People planning an event during the pandemic face two risks as the set date approaches, Cherry said. The first is raising people’s expectations for something that might ultimately need to be canceled. The second is holding the event anyway, with people who attend getting sick.
The decision to cancel artwalk was “not the decision I wanted to make at all … but it’s the right thing to do.”
The Moscow Mayor’s Arts Awards, recognizing community members who contribute to Moscow’s arts and culture scene, will take place online this year, likely without an in-person ceremony. The honors are awarded every two years in October, and Cherry felt like it was important to continue that tradition.
She plans to reopen Moscow City Hall’s Third Street Gallery for an exhibit in early September. A decision on whether or not to hold an artist’s reception has yet to be decided and will depend on the circumstances at the time.
“It’s just really regional approaches,” Cherry said. “We all have to read the tea leaves where we are.”
For now, Lewiston’s Artwalk remains on the calendar for the first weekend in October. Courtney Kramer, executive director of Beautiful Downtown Lewiston, said she can understand Moscow’s decision to cancel its artwalk because of the large returning student population and other factors. For downtown Lewiston businesses, artwalk is a valuable kick-off to the holiday shopping season, she said. She’s working with the city to close Main Street to give people more room to socially distance in the street. She may work with host locations and artists to move art into the street so it’s outdoors.
Beautiful Downtown Lewiston’s Sound Downtown, a free, outdoor music series, began Friday for the same reason, to help support businesses.
“We hear from a lot of the restaurants they see good foot traffic on the night we have that event. For those restaurants, especially since they did such a good job pivoting to carry-out, it continues to be a good fit. People can order food and eat it outdoors.”
Kramer is working closely with the health department.

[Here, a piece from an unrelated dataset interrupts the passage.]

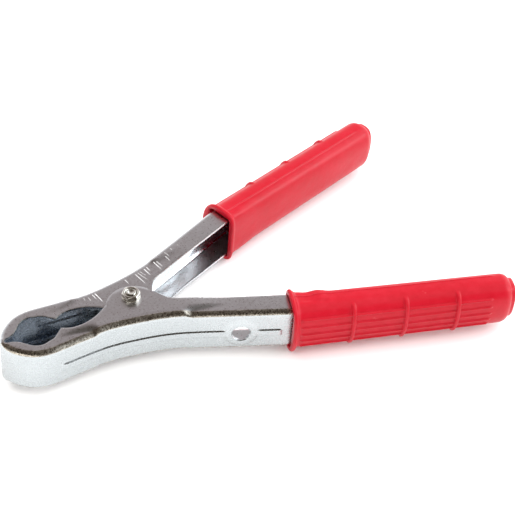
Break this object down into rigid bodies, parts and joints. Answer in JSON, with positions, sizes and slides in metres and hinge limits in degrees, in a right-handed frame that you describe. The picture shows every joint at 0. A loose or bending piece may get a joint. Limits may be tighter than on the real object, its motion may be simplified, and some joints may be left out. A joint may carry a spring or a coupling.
{
  "type": "sprung earth clamp (listed as electrode holder)",
  "caption": "Sprung pliers-type welding clamp with two pressed zinc-plated channel arms, toothed jaws and ribbed red plastic sleeves.",
  "frame": {"origin": "centre of the bottom of the bounding box, the clamp lying on its side", "axes": "+X from the jaws to the handles along their bisector, +Z along the pivot bolt, +Y towards the inner arm's handle"},
  "size_m": [0.2478, 0.1552, 0.0334],
  "materials": {
    "zinc_sheet": "satin zinc plate",
    "red_pvc": "semi-gloss soft PVC",
    "zinc_hardware": "bright zinc plate",
    "spring_steel": "drawn spring wire"
  },
  "bodies": {
    "outer_lever": {"outer_arm": "zinc_sheet", "outer_sleeve": "red_pvc", "pivot_bolt": "zinc_hardware", "pivot_nut": "zinc_hardware", "lock_washer": "zinc_hardware", "spring_bush": "zinc_hardware", "torsion_spring": "spring_steel"},
    "inner_lever": {"inner_arm": "zinc_sheet", "inner_sleeve": "red_pvc"}
  },
  "joints": [
    {"name": "jaw_hinge", "type": "hinge", "parent": "outer_lever", "child": "inner_lever", "pos_m": [-0.05682, 0.00006, 0.01615], "axis": [0, 0, -1], "range_deg": [0, 32], "stiffness_Nm_per_rad": 2.5, "springref_deg": -45.84, "deforming": ["torsion_spring"]}
  ]
}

She is prepared to take Sound Downtown virtual, if needed, and has informed sponsors of that possibility. If that happened, the show would be livestreamed and archived on a YouTube channel. The performer would still get paid, and the sponsors would be recognized online.
Kramer helped coordinate a webinar last week with the health department called “Planning Community Events in a COVID World” (find story here). One of the topics discussed was masks.
“We can’t enforce (mask wearing), but we can lead by example,” Kramer said. “We set the tone as staff, coordinators and vendors. If we’re all in masks, that visual cue tells the public, visually, what is acceptable.”
Masks are encouraged at Sound Downtown, and the group has ordered disposable masks to distribute. She said she wouldn’t be surprised if organizations begin offering discounts on ticket prices to people who wear masks.
In a few weeks, Kramer will decide whether or not to hold Pumpkin Paloooza, a fall celebration that was scheduled to take place on Halloween this year. It attracts hundreds of costumed children and families who play games for candy and other prizes.
“I’m increasingly becoming uncomfortable with it. It is so tactile,” Kramer said. “The same things we love about it makes it feel dangerous. It brings together kids and grandparents in the same community setting. You hate to cancel an event like that but, as so many of us are seeing, it’s so important our community stays healthy and we’re able to keep businesses open.”